Sadly, the story line and character rang especially true for Downey, who had been introduced to drugs at the age of eight by his father, and developed a full-fledged addiction as he headed into his 20s.

"Until that movie, I took my drugs after work and on the weekends," he later explained. "Maybe I'd turn up hungover on the set, but no more so than the stuntman. That changed on Less Than Zero. I was playing this junkie-faggot guy and, for me, the role was like the ghost of Christmas future. The character was an exaggeration of myself. Then things changed and, in some ways, I became an exaggeration of the character. That lasted far longer than it needed to last."

A stint in drug rehabilitation followed shortly afterward, but Downey's struggles with drugs and alcohol would continue. And yet, his career continued to advance forward. By the early 1990s, Downey had established a reputation as a critically acclaimed A-List actor. He earned praise for his comic turn as a shifty soap opera producer in Soapdish (1991), co-starring Sally Field, Kevin Kline, and Whoopi Goldberg. More adoration followed in a featured role in Short Cuts (1993), the critically lauded ensemble film by Robert Altman.

Critical Successes

A particular high point was his Academy Award nomination for Best Actor in Chaplin (1992), directed by Richard Attenborough. In the highly acclaimed film, which didn't go over nearly as well with audiences as with critics, Downey nimbly portrayed the legendary Charlie Chaplin from ages 19 to 83. The role displayed his dramatic range as well as his considerable talent for physical comedy. By this time, the 27-year-old Downey had come to be seen as one of the most gifted actors of his generation, but he had also earned a reputation as a troubled and controversial figure in Hollywood.

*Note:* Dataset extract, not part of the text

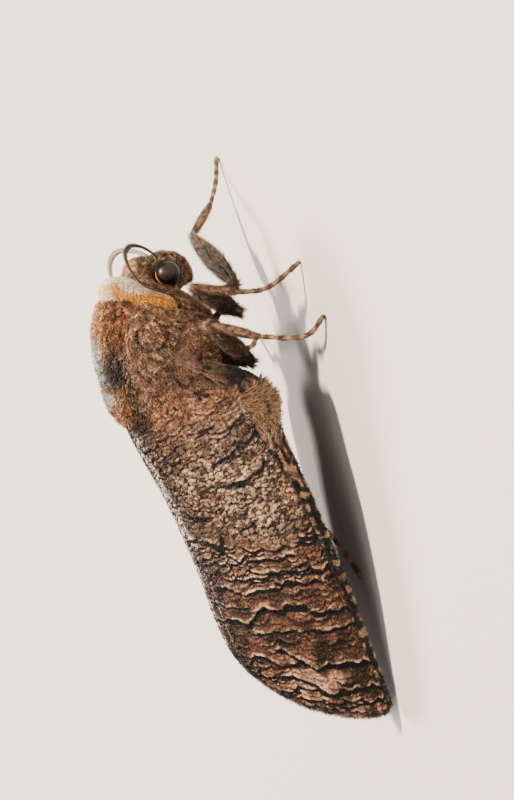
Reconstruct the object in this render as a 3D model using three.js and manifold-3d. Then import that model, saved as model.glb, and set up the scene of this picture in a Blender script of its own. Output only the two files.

In the wake of his critical success with Chaplin, Downey anchored a documentary about the 1992 presidential election, called The Last Party. He appeared in the romantic comedy Only You in 1994, and Oliver Stone's acclaimed but controversial Natural Born Killers (1994). In 1995, he starred in the period film Restoration alongside Meg Ryan and Sam Neill; an updated film version of Richard III (1995), co-starring Ian McKellen and Annette Bening; and the Jodie Foster-directed Home for the Holidays, co-starring Holly Hunter.

 

Personal Life and Challenges

Downey's personal life had expanded, too. In May 1992, he married actress Deborah Falconer. Two years later, the couple had a son, Indio, naming friend and actor, Anthony Michael Hall, as the boy's godfather.

If Downey was ever really grounded by his new status as husband and father, it was short-lived. In June 1996 the actor was stopped by police, driving naked in his Porsche on Sunset Boulevard, and found not only to be without clothes, but in possession of cocaine, heroine, and a .357 Magnum. Less than a month later, and just a few hours before he was slated to be charged, Downey ran afoul of the law again after he was found passed out in a neighbor's house.

For the next several years, Downey's life was a haze of headline-generating, dependency induced mistakes and their consequences. There was a 12-month stay in prison, and another visit to drug rehab. In November of 2000, Downey was again arrested, this time in a Palm Springs hotel room, where he was discovered with cocaine and a Wonder Woman costume. He was charged with felony drug possession.

Downey's trial, originally set for late January, was delayed for several months while his lawyers negotiated with prosecutors. In March of 2001, the two sides failed to reach a plea bargain, and the case was set for a preliminary hearing at the end of April. On April 24th, Downey was arrested for allegedly being under the influence of an undisclosed "stimulant." At home, Downey's personal life was in turmoil, too, as Falconer sued him for divorce in 2004.